石垣島で出会ったヤハタくん。
子供の頃は東京で野球少年だったらしい。その後高校でアメフトをやり、アメフトのために大学に入ったものの、コーチと合わずに途中で大学を辞め、どうしようかなーーー?と、思っていたいた頃、新聞で八丈島の素潜り漁の話を読んだのだそうです。
その漁師に会いに八丈島へ行き、会ってもらえず、港でキャンプしていたら別の漁師に出会う。
「潜って魚をとるとこを見せてください」
「おまえ、泳げるのか?」
「はい!」
「じゃあついてこい」
というわけで、なんと2時間以上も海を泳いでついて行き(最終的には6時間泳いだらしい)、沖で深さ20メートルの底にいる魚をスーーーっと潜っていって着地し、そっと魚の背後からせまって銛で突き、スーーーーっと水面にあがってくるまでの間に活け〆をして血抜きまでしているのを目の当たりに見て『脳が震えた』くらい感動したそうなのです。
それ以来、毎日素潜りの練習をし、沖まで行く道具としてシーカヤックを使い、どんどん高級魚が突けるようになっていったそうです。
ところが、スーパーに行って魚売り場を見ると、自分で捕っている魚と売られている魚は全然違う種類ばかり。
いったいこれらの魚は、どこで誰がどうやって捕っているのか?
それを知りたくなり、全国を渡り歩いて漁師さんに漁に連れていってもらい、ありとあらゆる魚を漁して歩いたそうです。
それ以来、『潜れる海があれば、死なない』というのが彼のキャッチフレーズです。
庭には島胡椒、月桃、オクラ、ゴーヤ、トマトなど、島では植えておけばどんどん育つ野菜が採れるし、潜れば魚が捕れる。
もちろんシーカヤックでキャンプするツアーを主催しており、ちゃんとした収入もあるのだけれど、とにかくやりたいことというのは、シーカヤックで移動し、潜りながら世界中のまだ見ぬ海辺を見て回りたいということ。
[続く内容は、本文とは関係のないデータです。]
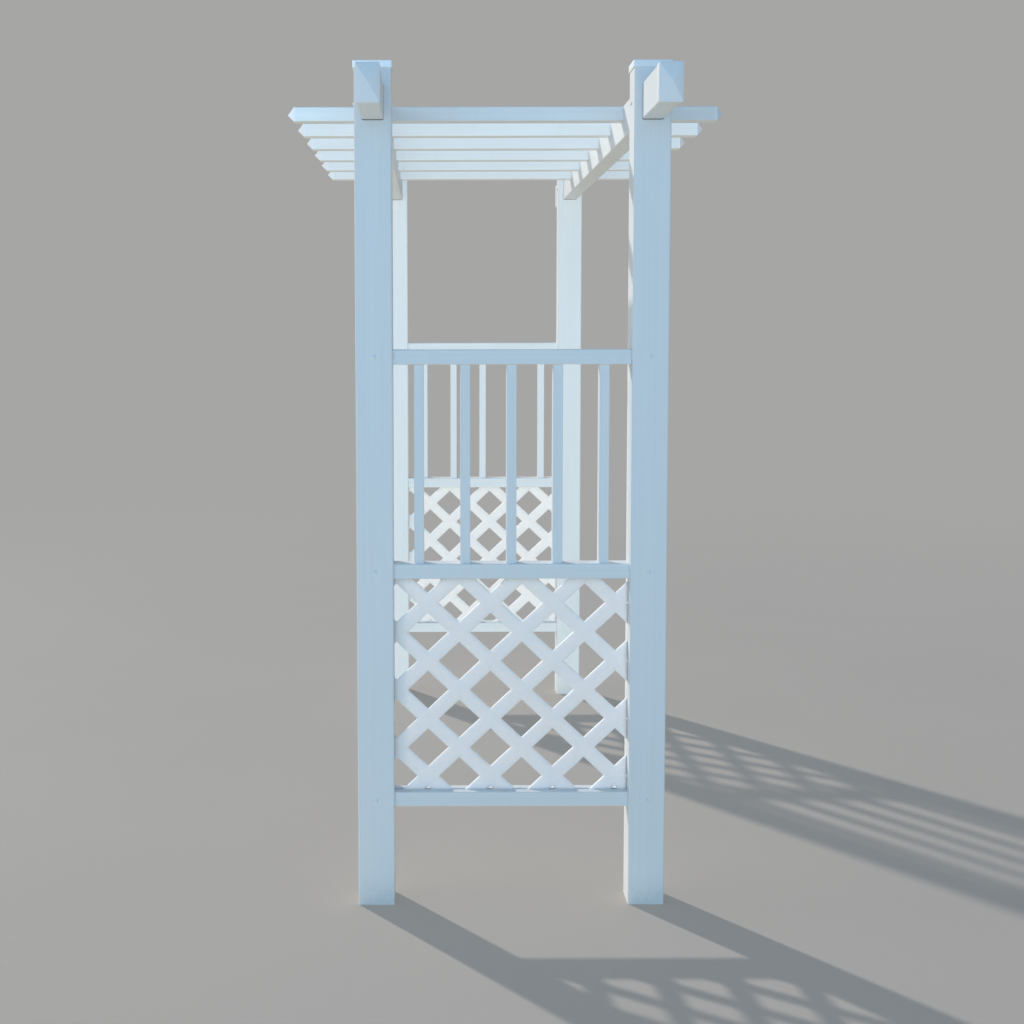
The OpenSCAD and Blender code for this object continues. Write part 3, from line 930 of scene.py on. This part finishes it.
class ARBOR_OT_screw_covers(bpy.types.Operator):
    """Models the domed covers over the screws"""
    bl_idname = "arbor.screw_covers"
    bl_label = "Screw covers"

    def execute(self, context):
        master = self.dome(context.scene.arbor_covers)
        material = moulded_vinyl(context.scene.arbor_finish)
        for node, places in (("rail_screw_covers", self.rail_places()),
                             ("beam_screw_covers", self.beam_places()),
                             ("rafter_screw_covers", self.rafter_places())):
            copies = [copy_to(master, place, Z.rotation_difference(outward).to_matrix().to_4x4())
                      for place, outward in places]
            activate(copies[0])
            for copy in copies:
                copy.select_set(True)
            bpy.ops.object.join()
            stand_for(bpy.context.object, node + "_domes", node, material)
        discard(master)
        return {"FINISHED"}

    def dome(self, sizes):
        """Slice of a sphere with a thin lip, given a wall."""
        rim = sizes.width / 2 - sizes.lip
        radius = (rim ** 2 + sizes.height ** 2) / (2 * sizes.height)
        start_clean()
        bpy.ops.mesh.primitive_uv_sphere_add(
            segments=sizes.sides, ring_count=sizes.sides, radius=radius,
            location=(0, 0, sizes.height - radius))
        dome = new_piece("cover_master")
        bpy.ops.object.mode_set(mode="EDIT")
        bpy.ops.mesh.select_all(action="SELECT")
        bpy.ops.mesh.bisect(plane_co=(0, 0, 0), plane_no=(0, 0, 1), clear_inner=True)
        pick("EDGE", lambda edge: edge.is_boundary)
        bpy.ops.mesh.extrude_region()
        bpy.ops.transform.resize(value=(1 + sizes.lip / rim, 1 + sizes.lip / rim, 1),
                                 center_override=(0, 0, 0))
        bpy.ops.object.mode_set(mode="OBJECT")
        apply_modifier(dome, "SOLIDIFY", thickness=sizes.wall, offset=-1)
        bpy.ops.object.shade_smooth_by_angle(angle=DOME_ANGLE)
        return dome

    def rail_places(self):
        for end, outward in (("front", -Y), ("rear", Y)):
            for side in SIDES:
                post = f"{end}_{side}_post"
                face = box_middle(post) + outward * box_size(post).y / 2
                for rail in RAILS:
                    yield Vector((face.x, face.y, box_middle(f"{end}_{rail}_rail").z)), outward

    def beam_places(self):
        for post in POSTS:
            beam = "left_beam" if "_left_" in post else "right_beam"
            for outward in (-X, X):
                face = box_middle(post) + outward * box_size(post).x / 2
                yield Vector((face.x, face.y, box_middle(beam).z)), outward

    def rafter_places(self):
        for rafter in RAFTERS:
            for beam in BEAMS:
                yield Vector((box_middle(beam).x, box_middle(rafter).y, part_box(rafter)[1].z)), Z


class ARBOR_OT_stage(bpy.types.Operator):
    """Lays the floor, and sets the lamps, the backdrop and the camera"""
    bl_idname = "arbor.stage"
    bl_label = "Stage"

    def execute(self, context):
        stage = context.scene.arbor_stage
        self.floor(stage)
        self.backdrop(context.scene, stage)
        self.lamps(stage)
        self.camera(context.scene, stage)
        context.scene.view_settings.view_transform = "Standard"
        return {"FINISHED"}

    def floor(self, stage):
        start_clean()
        bpy.ops.mesh.primitive_circle_add(vertices=FLOOR_CORNERS, radius=stage.floor_radius,
                                          fill_type="NGON")
        floor = new_piece("studio_floor")
        dress(floor, floor_paint(stage))

    def backdrop(self, scene, stage):
        """World that lights with the sky's colour and shows the backdrop's colour."""
        world = bpy.data.worlds.new("studio")
        world.use_nodes = True
        scene.world = world
        graph = Graph(world.node_tree)
        output = graph.add("ShaderNodeOutputWorld")
        light = graph.add("ShaderNodeBackground")
        light.inputs["Color"].default_value = opaque(stage.sky)
        light.inputs["Strength"].default_value = stage.sky_strength
        shown = graph.add("ShaderNodeBackground")
        shown.inputs["Color"].default_value = opaque(stage.backdrop)
        show_blend(graph, output, background_rays(graph), light, shown)

    def lamps(self, stage):
        """One key light for the arbor and the floor, and soft fills for the arbor alone."""
        pieces = [p for p in bpy.data.objects if p.type == "MESH" and p.name != "studio_floor"]
        near = [p for p in pieces if p.name.startswith(EAVES_PIECES)]
        inner = [p for p in pieces if p.name.startswith(INNER_PIECES) and p not in near]
        self.sun("key_light", stage.key_heading, stage.key_softness, stage.key_strength, stage.key_tint)
        fill = self.sun("inner_fill", stage.inner_heading, stage.inner_softness, stage.inner_strength,
                        stage.inner_tint)
        fill.data.use_shadow = False
        self.keep_to(fill, inner)
        self.panel_lamp("front_light", stage.front_place, stage.large_width, stage.front_strength,
                        stage.front_tint, pieces)
        self.panel_lamp("side_light", stage.side_place, stage.large_width, stage.side_strength,
                        stage.side_tint, pieces)
        self.panel_lamp("eaves_light", stage.eaves_place, stage.eaves_width, stage.eaves_strength,
                        stage.eaves_tint, near)

    def keep_to(self, lamp, pieces):
        """Lets the lamp light these pieces alone."""
        lit = bpy.data.collections.new(f"lit_by_{lamp.name}")
        for piece in pieces:
            lit.objects.link(piece)
        lamp.light_linking.receiver_collection = lit

    def lamp(self, kind, name, place, heading, strength, tint):
        """Lamp of one kind that stands at a place and shines along a heading."""
        start_clean()
        bpy.ops.object.light_add(type=kind, location=place)
        lamp = bpy.context.object
        lamp.name = name
        lamp.rotation_euler = heading.to_track_quat("-Z", "Y").to_euler()
        lamp.data.energy = strength
        lamp.data.color = tint
        return lamp

    def sun(self, name, heading, softness, strength, tint):
        """Even light that travels one way."""
        heading = Vector(heading)
        lamp = self.lamp("SUN", name, -heading, heading, strength, tint)
        lamp.data.angle = softness
        return lamp

    def panel_lamp(self, name, place, width, strength, tint, pieces):
        """Soft lamp that faces the arbor's middle, lights these pieces and isn't seen itself."""
        middle = Vector((0, 0, CAD_BOX[1][2] / 2))
        lamp = self.lamp("AREA", name, place, middle - Vector(place), strength, tint)
        lamp.data.shape = "RECTANGLE"
        lamp.data.size = width
        lamp.data.size_y = LAMP_SHAPE * width
        lamp.visible_camera = False
        self.keep_to(lamp, pieces)

    def camera(self, scene, stage):
        start_clean()
        bpy.ops.object.camera_add(location=stage.eye)
        camera = bpy.context.object
        camera.name = "photo_camera"
        turn = (Matrix.Rotation(-stage.yaw, 3, "Z") @ Matrix.Rotation(math.pi / 2 - stage.pitch, 3, "X")
                @ Matrix.Rotation(-stage.roll, 3, "Z"))
        camera.rotation_euler = turn.to_euler()
        camera.data.lens = stage.lens
        camera.data.sensor_width = SENSOR_WIDTH
        camera.data.shift_x, camera.data.shift_y = stage.shift
        scene.camera = camera


class ARBOR_PT_panel(bpy.types.Panel):
    """Lists the arbor's sizes and pieces"""
    bl_idname = "ARBOR_PT_panel"
    bl_label = "Garden arbor"
    bl_space_type = "VIEW_3D"
    bl_region_type = "UI"
    bl_category = "Arbor"

    def draw(self, context):
        for operator, setting in STEPS:
            box = self.layout.box()
            box.operator(operator.bl_idname)
            if setting:
                group = getattr(context.scene, setting)
                for name in group.__annotations__:
                    box.prop(group, name)


STEPS = (
    (ARBOR_OT_tubes, "arbor_finish"),
    (ARBOR_OT_post_caps, "arbor_caps"),
    (ARBOR_OT_beam_caps, None),
    (ARBOR_OT_rafter_caps, None),
    (ARBOR_OT_lattice, "arbor_lattice"),
    (ARBOR_OT_screws, None),
    (ARBOR_OT_screw_covers, "arbor_covers"),
    (ARBOR_OT_stage, "arbor_stage"),
)
SETTINGS = (
    ("arbor_caps", ArborCapSizes),
    ("arbor_lattice", ArborLatticeSizes),
    ("arbor_covers", ArborCoverSizes),
    ("arbor_finish", ArborFinish),
    ("arbor_stage", ArborStage),
)


def register():
    for name, group in SETTINGS:
        bpy.utils.register_class(group)
        setattr(bpy.types.Scene, name, PointerProperty(type=group))
    for operator, _ in STEPS:
        bpy.utils.register_class(operator)
    bpy.utils.register_class(ARBOR_PT_panel)


def unregister():
    bpy.utils.unregister_class(ARBOR_PT_panel)
    for operator, _ in reversed(STEPS):
        bpy.utils.unregister_class(operator)
    for name, group in reversed(SETTINGS):
        delattr(bpy.types.Scene, name)
        bpy.utils.unregister_class(group)


def main():
    register()
    bpy.ops.arbor.tubes()
    bpy.ops.arbor.post_caps()
    bpy.ops.arbor.beam_caps()
    bpy.ops.arbor.rafter_caps()
    bpy.ops.arbor.lattice()
    bpy.ops.arbor.screws()
    bpy.ops.arbor.screw_covers()
    bpy.ops.arbor.stage()


if __name__ == "__main__":
    main()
すでに、ニュージーランドからインドネシア、台湾からフィリピンなど、国と国の間を横断したりしているのですが、一番大変だったことはなに? と聞くと、
「出国審査と入国審査かなー?」
だって!
そうだよねー田舎の岸辺に入国管理官はいないもんなー。
まあ、とにかく素敵な青年です。
見渡す限り、海以外何も見えない波の上で迷わないヤハタくんと、砂以外何も見えない砂漠で迷わないシュウセイさん。
この二人の共通点は、そのほっそりした長身の身体と、スーっとまっすぐな棒みたいな脚。
ふくらはぎや胸板や、そんなところにいかにもスポーツやってますみたいなムキムキの筋肉はいっさいないのでした。
どうやら同じ星から来たのかもしれません。。。